Esta é uma pergunta muito inteligente, a escravatura sempre aconteceu, lembro-me que em 1959-1960 aconteceu um episódio em minha casa, eu estava no liceu no Huambo, os meus primos regressaram da igreja e encontraram a arma do meu pai meu pai que estava para matar um milhafre e este fugiu antes do meu pai disparar. O meu pai encostou a arma num canto e os meus primos e os meus irmãos começaram a brincar com a arma. O meu irmão deu um tiro ao meu primo Luís e na gíria cresceram como o Luis caçado e o Luis caçador.  Os parentes da minha mãe vieram em cima do meu pai “isto não foi nada acidente, ele preparou os filhos para matar o Luís”. 

E o médico no hospital do Dondi conseguiu convencê-los, o tio Luís não morreu, ele ficou sem um ou dois dos dedos, o médico fez de tudo, mas ficou uma bala que se encravou na cabeça e disse que se a bala não saísse o primo Luís ia morrer. Sabem quem nos veio salvar?
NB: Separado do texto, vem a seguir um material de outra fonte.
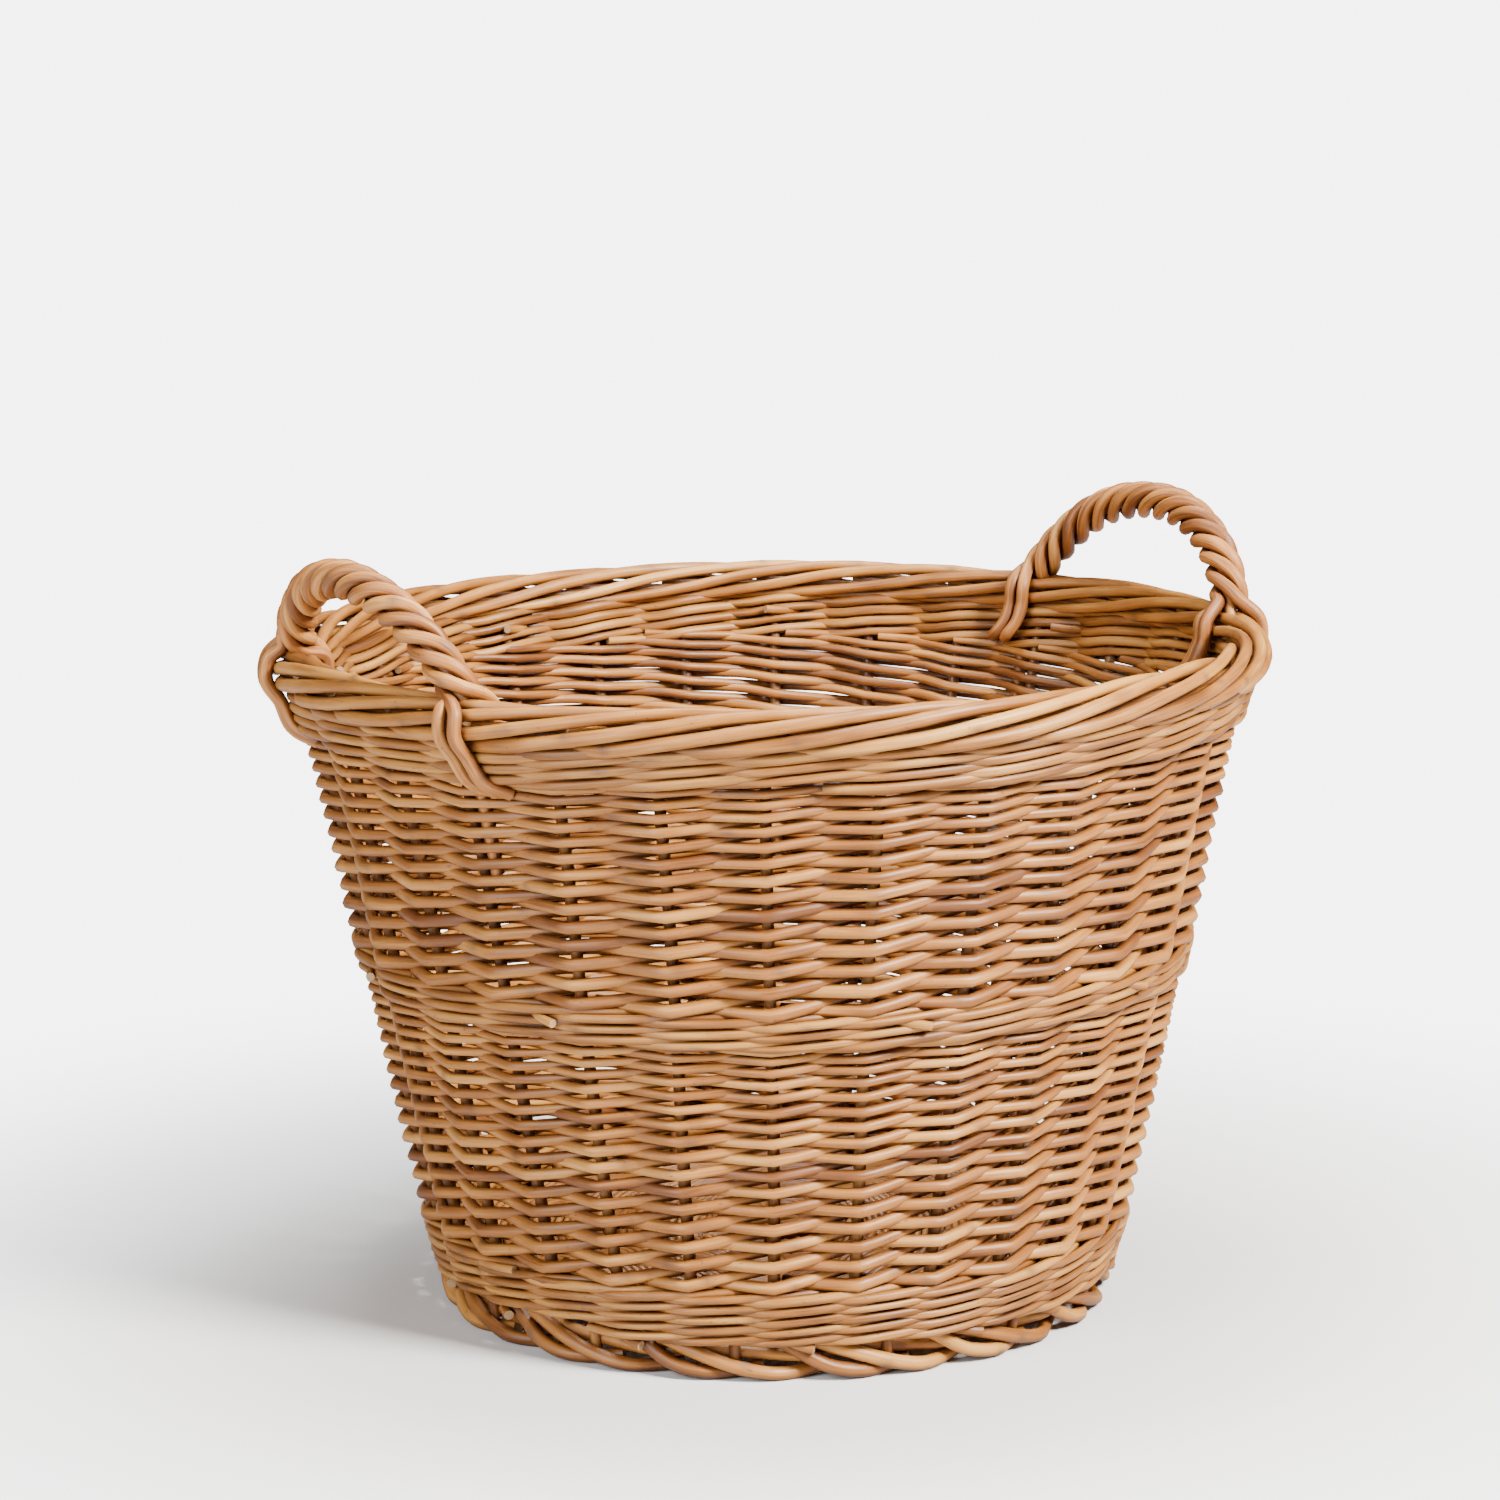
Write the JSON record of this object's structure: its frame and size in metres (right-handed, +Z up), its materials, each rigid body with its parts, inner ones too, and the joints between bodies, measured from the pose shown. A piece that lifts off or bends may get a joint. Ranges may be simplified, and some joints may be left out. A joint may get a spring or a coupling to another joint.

Um escravo que veio do Samba Caxange, neto de um escravo dos meus avós. Depois que acabou a escravatura os escravos viraram da nossa família, ele trouxe uma composição que levava óleo de jiboia, este tio Luís caçado até chegou a tirar o curso de medicina e morreu na guerra.

Este tipo de escravatura era uma escravatura limitada, limitada como? Vou explicar. Era uma escravatura quase consentida e eu vou explicar como, era uma escravatura que era útil. Imaginem a Dra. M tem filhos, o irmão da Dra. M tem filhos, e o irmão porque na nossa cultura os filhos da M são filhos dos irmãos da M, não são filhas do irmão do marido. Imaginem que o marido dela teve um acidente, matou uma vaca ou atirou uma lança que tirou o olho a uma pessoa, são convocados a uma reunião dirigida pelo soba e eles dizem que o irmão da M tem de pagar, pagar o quê? Mandam-lhe pagar um boi, uma vaca e uma pessoa e ele não tem um boi ou boi e dois porcos, eles vão dizer “M o meu filho tem que ir servir como escravo na família onde eu arranjei maka”. 
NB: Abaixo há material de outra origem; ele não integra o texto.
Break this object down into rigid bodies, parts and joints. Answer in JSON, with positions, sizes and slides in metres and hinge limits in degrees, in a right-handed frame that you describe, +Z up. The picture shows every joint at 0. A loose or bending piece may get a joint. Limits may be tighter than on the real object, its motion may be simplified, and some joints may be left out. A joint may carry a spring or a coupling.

E na bíblia também está escrito, há um tempo determinado que ele vai servir como escravo durante um “x” tempo e quando este tempo acaba a família vai lá, leva um galo, uma galinha, faz a festa. E vamos levar o nosso filho porque ele já serviu. Este tipo de escravatura tem limite, é de acordo a tradição porque a família teve que reunir, nós temos bois? Não. E o António vai lá servir consciente de “eu estou a substituir a desgraça que caiu sobre o meu tio” e pode ser que se enamore e se case naquela tribo.  

A outra escravatura era: havia as viagens que se faziam do Sul e do Norte para Benguela   veem para Benguela trocar com sal, com panos, com óleo de palma, coca, os materiais que lá não se produz, e estas viagens levavam meses e um povo uma tribo que não quer que a outro passe pelo seu território, quem são? Somos o povo tal e eles não querem deixar passar e ou chegam a acordo, ou lutam e é nestas lutas que (se tornam) há escravos.

Esta escravatura não tem limite estabelecido, mas uma vez que ele casou com a nossa filha já não é considerado escravo. Ele pode ser considerado escravo, um filho dele podia ser selecionado para escravo para continuar a servir, mas penso que esta escravatura tradicional acabou quando acabou a escravatura. Esta é a resposta à noção dos africanos sobre escravos.

Este depoimento foi realizado em Fevereiro de 2023, em Luanda, Bairro Benfica.